How far would you go if a family member were involved in criminal activity? What can you do when little white lies turn into dark secrets? These topics are explored in the new suspenseful crime drama Hammer when a father catches his estranged son fleeing from a botched drug deal. Writer/director Christian Sparkes brilliantly captures life in a small suburban border town and how crime can affect the criminals and their families.
Chris Davis (Mark O’Brien; The Last Tycoon, Arrival) is returning to his hometown from a trip across the border. Along the long road surrounded by beautiful, vast wilderness, Chris meets up with Adams (Ben Cotton; Spielberg’s Taken, Stargate: Atlantis) and Lori (Dayle McLeod; The Expanse, The L.A. Complex) and it is clear the three are into something illegal. The three continue the journey, but are soon interrupted by a suspiciously downed motorcyclist, who obviously is not what he seems. The encounter, which I will not spoil here, leaves Chris fleeing for his life on the motorcycle.

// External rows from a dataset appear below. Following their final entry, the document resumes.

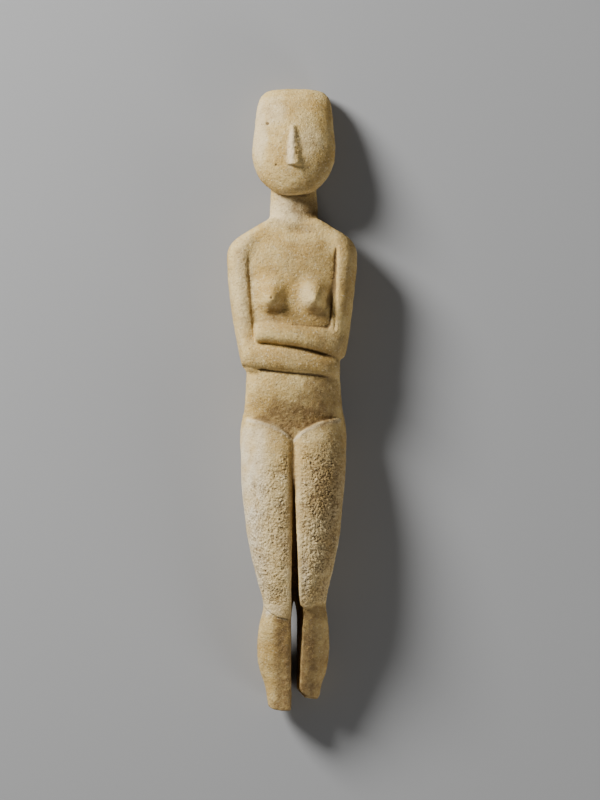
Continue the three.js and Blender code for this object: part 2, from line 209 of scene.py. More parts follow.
trunk_shape = middle_limb(
    [
        [NECK_FOOT + 9, 39, 10, 25],
        [NECK_FOOT - 4, 38.6, 7, 29],
        [NECK_FOOT - 12, 38.4, 4.6, 32.2],
        [ARMPITS, 38.4, 1.8, 34.8],
        [BREASTS + 8, 37.4, -0.3, 36.6],
        [BREASTS - 14, 33.5, 0.6, 37.1],
        [ELBOWS + 12, 30, 2.6, 37],
        [WAIST + 8, 29.9, 2.8, 37.6],
        [WAIST - 3, 30.4, 2.8, 37.9],
        [WAIST - 11, 31, 2.4, 36],
        [WAIST - 18, 31.7, 1.8, 33.9],
        [GROIN + 12, 32.5, 1.2, 32.6],
        [GROIN + 7, 33.1, 0.8, 32],
        [GROIN - 2, HIPS, 2.5, 31.6],
        [GROIN - 18, 30, 11, 27],
    ],
    rounder(2.25, 2.8),
)

# Each upper arm is highest near the body; its stations run on into the trunk.
left_arm = limb(
    [
        [NECK_FOOT + 8, -40, -21, 10, 27],
        [NECK_FOOT - 8, -41, -21.8, 7, 30.4],
        [ARMPITS + 2, -SHOULDERS, -22.8, 5, 33],
        [ARMPITS - 12, -41.2, -22.6, 3.6, 34.4],
        [BREASTS, -39.7, -21.4, 3.4, 35],
        [ELBOWS + 30, -37.7, -19.6, 3.8, 35.2],
        [ELBOWS + 18, -35.6, -18.6, 4.6, 35.2],
        [ELBOWS + 9, -33.4, -17.4, 5.4, 35],
        [ELBOWS - 1, -30, -17, 7.5, 33.6],
    ],
    rounder(2.1, 2.4),
)

right_arm = limb(
    [
        [NECK_FOOT + 8, 22, 40, 10, 27],
        [NECK_FOOT - 8, 23.2, 41, 7, 30.4],
        [ARMPITS + 2, 24.6, SHOULDERS, 5, 33],
        [ARMPITS - 12, 24.6, 41.2, 3.6, 34.8],
        [BREASTS, 23.8, 39.7, 3.4, 35.4],
        [ELBOWS + 30, 22.6, 37.8, 3.8, 35],
        [ELBOWS + 18, 21.4, 35.4, 4.6, 34],
        [ELBOWS + 12, 20.6, 33.3, 5.4, 33],
        [ELBOWS + 5, 19, 30.2, 7.5, 31.5],
    ],
    rounder(2.1, 2.4),
    crest=0.38,
)

# The right arm's forearm lies above the left arm's, and both are let into the belly.
upper_forearm = limb(
    [
        [-24.2, 36.2, 48.4, 26, 40],
        [-20, 36, 48.6, 26, 41.6],
        [-12, 35, 48.4, 26, 42.9],
        [0, 33.2, 47.8, 26, 43.3],
        [12, 30.8, 47, 25, 42.2],
        [22, 28.2, 45.8, 23, 39.6],
        [29, 26.8, 44.6, 18, 36.6],
        [33.3, 27.2, 43.5, 14, 32.5],
    ],
    rounder(2.2, 2.2),
)

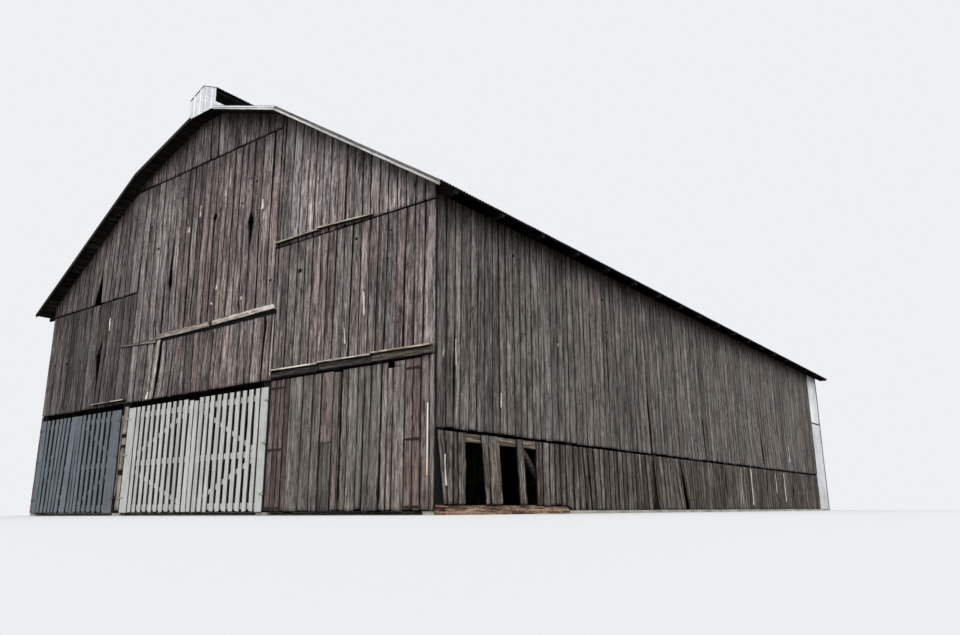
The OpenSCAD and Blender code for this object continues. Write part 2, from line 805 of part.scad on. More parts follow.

Concurrently, we meet Chris’s father, Stephen Davis (Will Patton; Remember the Titans, Armageddon, and 100+ other credits in a distinguished career). Stephen and his unnamed wife (no name that I caught during the movie, but the credits identify “Karen Davis” played by Vickie Papavs) are dealing with the emotional repercussions of putting her father in a nursing home. She wants to bring her father to live in Chris’s room because it’s “not being used” but Stephen is opposed to the idea because he does not want to “give up” on their son, whom we later learn they have not spoken to in over a year.
These plot lines cross, conveniently, when Stephen is parked at a stoplight and Chris rides past him on the motorcycle. Stephen immediately follows and gets swept up in Chris’s attempts to settle his high, illegal debts. Together, the two “embark on a violent odyssey” that touches on fatherhood and family.
The story is dramatic and emotionally charged dealing with a few topics that anybody might experience in their lifetime, whether we are ready or not. Many have us have to deal with aging parents eventually, so that subplot might sting. Being a parent probably has its emotional baggage as well (I am not a parent, so I cannot fully speak to this, though I do help my sister with her kids) that is heartbreakingly explored. My only gripe with the film would be the length; I feel they could have explored more of these elements without making it too bloated and bogged down. Aside from that, I loved the actors, the music, and the scenery, all of which complemented the story well and I would highly recommend this film.